__DATASET RECORDS__:
++++

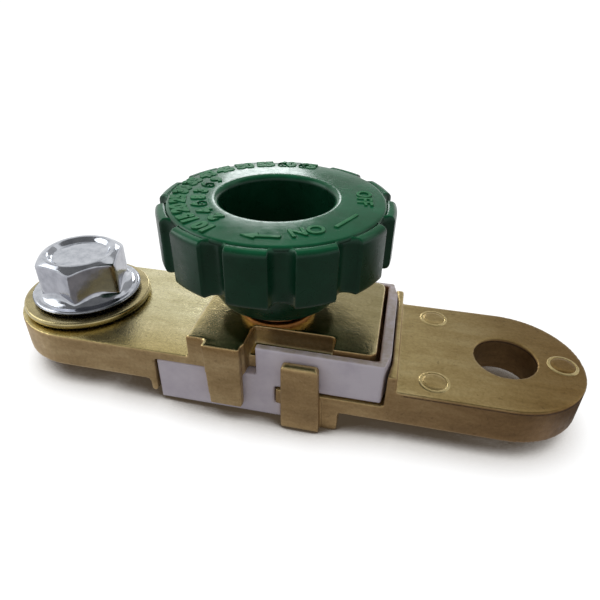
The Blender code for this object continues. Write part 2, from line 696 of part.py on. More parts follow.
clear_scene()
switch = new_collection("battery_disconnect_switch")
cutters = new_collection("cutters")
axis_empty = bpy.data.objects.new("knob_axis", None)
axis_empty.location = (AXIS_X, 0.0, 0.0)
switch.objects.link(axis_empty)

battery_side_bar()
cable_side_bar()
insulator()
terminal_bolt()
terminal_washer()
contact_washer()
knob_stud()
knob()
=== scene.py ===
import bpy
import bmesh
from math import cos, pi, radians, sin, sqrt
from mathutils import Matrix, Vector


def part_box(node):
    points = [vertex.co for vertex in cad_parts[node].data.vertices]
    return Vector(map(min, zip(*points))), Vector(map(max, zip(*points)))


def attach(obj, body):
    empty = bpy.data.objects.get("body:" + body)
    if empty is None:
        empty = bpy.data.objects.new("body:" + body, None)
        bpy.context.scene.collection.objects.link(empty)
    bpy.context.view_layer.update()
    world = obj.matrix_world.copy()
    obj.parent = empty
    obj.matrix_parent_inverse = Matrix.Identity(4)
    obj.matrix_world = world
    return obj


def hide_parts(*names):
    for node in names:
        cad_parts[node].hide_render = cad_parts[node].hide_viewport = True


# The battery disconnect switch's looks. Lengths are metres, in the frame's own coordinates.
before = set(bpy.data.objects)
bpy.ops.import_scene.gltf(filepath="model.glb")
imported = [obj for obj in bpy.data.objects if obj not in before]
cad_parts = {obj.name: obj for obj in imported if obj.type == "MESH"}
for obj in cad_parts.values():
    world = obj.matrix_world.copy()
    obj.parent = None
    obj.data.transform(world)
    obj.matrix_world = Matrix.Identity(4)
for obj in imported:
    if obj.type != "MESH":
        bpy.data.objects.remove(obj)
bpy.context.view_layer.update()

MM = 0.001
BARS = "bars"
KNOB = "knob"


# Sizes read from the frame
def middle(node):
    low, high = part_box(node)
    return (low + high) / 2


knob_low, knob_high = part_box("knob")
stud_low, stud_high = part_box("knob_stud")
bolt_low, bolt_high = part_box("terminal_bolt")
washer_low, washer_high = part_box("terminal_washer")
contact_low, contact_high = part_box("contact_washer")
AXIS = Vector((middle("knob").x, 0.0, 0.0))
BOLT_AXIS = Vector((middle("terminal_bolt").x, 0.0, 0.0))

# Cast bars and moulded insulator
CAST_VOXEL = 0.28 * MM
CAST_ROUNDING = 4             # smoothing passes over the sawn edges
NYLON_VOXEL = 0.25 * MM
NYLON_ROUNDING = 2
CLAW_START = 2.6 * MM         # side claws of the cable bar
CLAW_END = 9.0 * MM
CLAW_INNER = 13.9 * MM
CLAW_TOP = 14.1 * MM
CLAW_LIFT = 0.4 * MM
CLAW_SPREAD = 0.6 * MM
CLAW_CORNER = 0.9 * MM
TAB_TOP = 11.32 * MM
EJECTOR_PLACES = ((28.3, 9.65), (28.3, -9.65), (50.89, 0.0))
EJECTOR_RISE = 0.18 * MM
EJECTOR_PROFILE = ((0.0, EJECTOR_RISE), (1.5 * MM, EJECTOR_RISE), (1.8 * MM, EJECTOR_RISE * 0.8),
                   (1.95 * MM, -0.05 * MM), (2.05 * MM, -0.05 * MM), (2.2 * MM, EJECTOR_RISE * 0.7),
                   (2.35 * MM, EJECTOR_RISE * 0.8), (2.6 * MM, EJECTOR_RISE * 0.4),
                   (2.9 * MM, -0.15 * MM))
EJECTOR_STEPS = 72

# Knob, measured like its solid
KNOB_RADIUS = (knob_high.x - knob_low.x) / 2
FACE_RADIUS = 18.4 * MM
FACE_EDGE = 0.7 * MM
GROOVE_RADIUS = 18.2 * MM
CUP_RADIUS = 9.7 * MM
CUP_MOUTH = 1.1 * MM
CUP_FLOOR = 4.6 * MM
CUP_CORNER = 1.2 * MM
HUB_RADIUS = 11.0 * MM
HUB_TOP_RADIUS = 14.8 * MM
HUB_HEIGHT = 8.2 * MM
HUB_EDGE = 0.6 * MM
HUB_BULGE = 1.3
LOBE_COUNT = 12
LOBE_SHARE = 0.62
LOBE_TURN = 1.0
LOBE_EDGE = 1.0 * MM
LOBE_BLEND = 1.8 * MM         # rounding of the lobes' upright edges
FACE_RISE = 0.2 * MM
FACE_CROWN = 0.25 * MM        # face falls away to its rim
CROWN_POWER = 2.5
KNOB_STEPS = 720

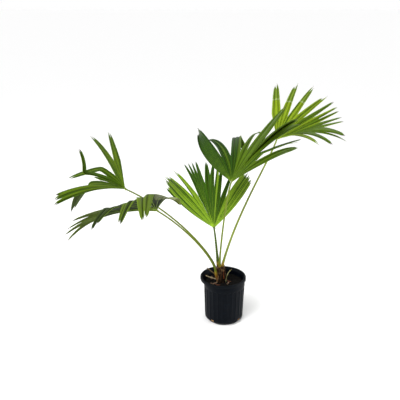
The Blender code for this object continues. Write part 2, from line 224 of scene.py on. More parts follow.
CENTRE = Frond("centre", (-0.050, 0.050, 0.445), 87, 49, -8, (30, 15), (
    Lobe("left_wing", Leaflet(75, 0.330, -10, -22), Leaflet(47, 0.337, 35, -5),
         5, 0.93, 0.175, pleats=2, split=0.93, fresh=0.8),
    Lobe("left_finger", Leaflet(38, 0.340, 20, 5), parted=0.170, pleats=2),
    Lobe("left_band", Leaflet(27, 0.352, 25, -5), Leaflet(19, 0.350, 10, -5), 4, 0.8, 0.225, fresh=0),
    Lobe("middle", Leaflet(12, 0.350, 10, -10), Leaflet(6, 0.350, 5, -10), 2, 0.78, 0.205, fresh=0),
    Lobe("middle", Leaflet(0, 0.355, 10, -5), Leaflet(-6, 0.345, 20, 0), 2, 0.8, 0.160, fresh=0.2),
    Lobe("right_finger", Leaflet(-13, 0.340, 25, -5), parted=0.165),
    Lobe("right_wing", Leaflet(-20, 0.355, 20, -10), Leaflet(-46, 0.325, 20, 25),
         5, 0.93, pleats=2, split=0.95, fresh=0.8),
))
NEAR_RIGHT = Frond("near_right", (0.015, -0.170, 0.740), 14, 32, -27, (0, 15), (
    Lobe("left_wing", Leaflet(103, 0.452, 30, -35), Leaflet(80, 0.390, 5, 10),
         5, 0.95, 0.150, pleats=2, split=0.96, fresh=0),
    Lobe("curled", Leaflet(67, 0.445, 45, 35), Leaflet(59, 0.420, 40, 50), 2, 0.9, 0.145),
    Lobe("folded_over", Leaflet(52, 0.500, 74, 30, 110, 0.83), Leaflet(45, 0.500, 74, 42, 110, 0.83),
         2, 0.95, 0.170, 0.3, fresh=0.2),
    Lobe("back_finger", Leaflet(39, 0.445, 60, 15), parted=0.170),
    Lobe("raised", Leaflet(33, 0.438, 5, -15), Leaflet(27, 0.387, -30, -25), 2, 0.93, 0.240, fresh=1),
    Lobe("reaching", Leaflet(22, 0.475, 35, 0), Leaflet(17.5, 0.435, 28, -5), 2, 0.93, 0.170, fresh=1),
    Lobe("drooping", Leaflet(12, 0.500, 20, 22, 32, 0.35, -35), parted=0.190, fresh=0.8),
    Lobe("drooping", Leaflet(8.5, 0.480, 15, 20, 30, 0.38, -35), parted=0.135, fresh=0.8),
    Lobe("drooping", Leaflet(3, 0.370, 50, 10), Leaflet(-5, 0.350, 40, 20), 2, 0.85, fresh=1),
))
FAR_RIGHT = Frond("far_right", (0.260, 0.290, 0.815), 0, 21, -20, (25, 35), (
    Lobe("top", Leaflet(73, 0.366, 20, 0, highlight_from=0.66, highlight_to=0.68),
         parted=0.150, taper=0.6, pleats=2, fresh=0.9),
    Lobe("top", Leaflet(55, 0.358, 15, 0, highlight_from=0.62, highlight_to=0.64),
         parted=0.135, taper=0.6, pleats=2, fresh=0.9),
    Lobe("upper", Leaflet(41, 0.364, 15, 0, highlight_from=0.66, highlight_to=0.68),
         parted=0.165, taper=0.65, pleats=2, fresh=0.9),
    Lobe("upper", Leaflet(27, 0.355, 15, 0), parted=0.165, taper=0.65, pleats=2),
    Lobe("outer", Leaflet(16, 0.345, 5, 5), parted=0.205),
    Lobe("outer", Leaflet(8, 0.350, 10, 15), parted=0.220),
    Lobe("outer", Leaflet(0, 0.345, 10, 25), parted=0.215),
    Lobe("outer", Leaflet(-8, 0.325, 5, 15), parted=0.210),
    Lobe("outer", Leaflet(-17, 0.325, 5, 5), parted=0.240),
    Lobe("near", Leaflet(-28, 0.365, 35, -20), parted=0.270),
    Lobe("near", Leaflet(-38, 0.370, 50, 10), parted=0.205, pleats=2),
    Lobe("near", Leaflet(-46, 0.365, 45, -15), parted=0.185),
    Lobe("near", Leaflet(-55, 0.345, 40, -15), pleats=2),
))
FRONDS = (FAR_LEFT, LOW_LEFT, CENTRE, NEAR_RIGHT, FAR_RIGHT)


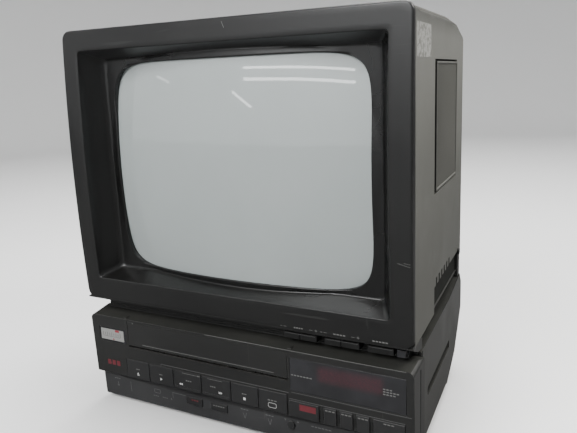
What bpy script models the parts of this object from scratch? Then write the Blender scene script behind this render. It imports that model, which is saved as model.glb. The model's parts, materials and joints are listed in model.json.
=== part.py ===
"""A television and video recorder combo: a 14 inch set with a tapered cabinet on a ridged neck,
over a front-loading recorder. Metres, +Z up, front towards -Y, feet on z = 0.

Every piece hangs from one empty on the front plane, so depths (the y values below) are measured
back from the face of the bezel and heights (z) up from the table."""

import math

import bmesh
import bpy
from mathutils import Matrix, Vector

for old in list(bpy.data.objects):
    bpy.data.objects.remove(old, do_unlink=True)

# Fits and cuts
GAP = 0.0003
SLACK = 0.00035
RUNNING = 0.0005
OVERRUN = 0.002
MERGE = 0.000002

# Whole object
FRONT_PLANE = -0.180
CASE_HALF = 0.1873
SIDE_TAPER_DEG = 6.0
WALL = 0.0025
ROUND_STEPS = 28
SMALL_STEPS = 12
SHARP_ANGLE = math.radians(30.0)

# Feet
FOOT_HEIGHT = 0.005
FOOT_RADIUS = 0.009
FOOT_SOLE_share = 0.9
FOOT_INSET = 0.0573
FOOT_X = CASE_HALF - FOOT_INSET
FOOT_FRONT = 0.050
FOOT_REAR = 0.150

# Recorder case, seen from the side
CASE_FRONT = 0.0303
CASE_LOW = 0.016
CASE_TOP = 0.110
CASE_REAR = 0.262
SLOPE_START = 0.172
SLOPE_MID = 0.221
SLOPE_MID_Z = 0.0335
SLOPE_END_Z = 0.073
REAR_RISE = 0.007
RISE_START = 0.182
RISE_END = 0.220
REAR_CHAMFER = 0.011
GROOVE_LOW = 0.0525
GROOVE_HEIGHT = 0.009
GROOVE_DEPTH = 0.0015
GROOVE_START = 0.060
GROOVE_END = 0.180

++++

__EXERCISE__: Give again, word for word, only the lines running from the line with "bpy.context.scene.collection.objects.link(empty)" through the line with "EJECTOR_STEPS = 72"; include both of those lines.

__TASK RESULT__:
        bpy.context.scene.collection.objects.link(empty)
    bpy.context.view_layer.update()
    world = obj.matrix_world.copy()
    obj.parent = empty
    obj.matrix_parent_inverse = Matrix.Identity(4)
    obj.matrix_world = world
    return obj


def hide_parts(*names):
    for node in names:
        cad_parts[node].hide_render = cad_parts[node].hide_viewport = True


# The battery disconnect switch's looks. Lengths are metres, in the frame's own coordinates.
before = set(bpy.data.objects)
bpy.ops.import_scene.gltf(filepath="model.glb")
imported = [obj for obj in bpy.data.objects if obj not in before]
cad_parts = {obj.name: obj for obj in imported if obj.type == "MESH"}
for obj in cad_parts.values():
    world = obj.matrix_world.copy()
    obj.parent = None
    obj.data.transform(world)
    obj.matrix_world = Matrix.Identity(4)
for obj in imported:
    if obj.type != "MESH":
        bpy.data.objects.remove(obj)
bpy.context.view_layer.update()

MM = 0.001
BARS = "bars"
KNOB = "knob"


# Sizes read from the frame
def middle(node):
    low, high = part_box(node)
    return (low + high) / 2


knob_low, knob_high = part_box("knob")
stud_low, stud_high = part_box("knob_stud")
bolt_low, bolt_high = part_box("terminal_bolt")
washer_low, washer_high = part_box("terminal_washer")
contact_low, contact_high = part_box("contact_washer")
AXIS = Vector((middle("knob").x, 0.0, 0.0))
BOLT_AXIS = Vector((middle("terminal_bolt").x, 0.0, 0.0))

# Cast bars and moulded insulator
CAST_VOXEL = 0.28 * MM
CAST_ROUNDING = 4             # smoothing passes over the sawn edges
NYLON_VOXEL = 0.25 * MM
NYLON_ROUNDING = 2
CLAW_START = 2.6 * MM         # side claws of the cable bar
CLAW_END = 9.0 * MM
CLAW_INNER = 13.9 * MM
CLAW_TOP = 14.1 * MM
CLAW_LIFT = 0.4 * MM
CLAW_SPREAD = 0.6 * MM
CLAW_CORNER = 0.9 * MM
TAB_TOP = 11.32 * MM
EJECTOR_PLACES = ((28.3, 9.65), (28.3, -9.65), (50.89, 0.0))
EJECTOR_RISE = 0.18 * MM
EJECTOR_PROFILE = ((0.0, EJECTOR_RISE), (1.5 * MM, EJECTOR_RISE), (1.8 * MM, EJECTOR_RISE * 0.8),
                   (1.95 * MM, -0.05 * MM), (2.05 * MM, -0.05 * MM), (2.2 * MM, EJECTOR_RISE * 0.7),
                   (2.35 * MM, EJECTOR_RISE * 0.8), (2.6 * MM, EJECTOR_RISE * 0.4),
                   (2.9 * MM, -0.15 * MM))
EJECTOR_STEPS = 72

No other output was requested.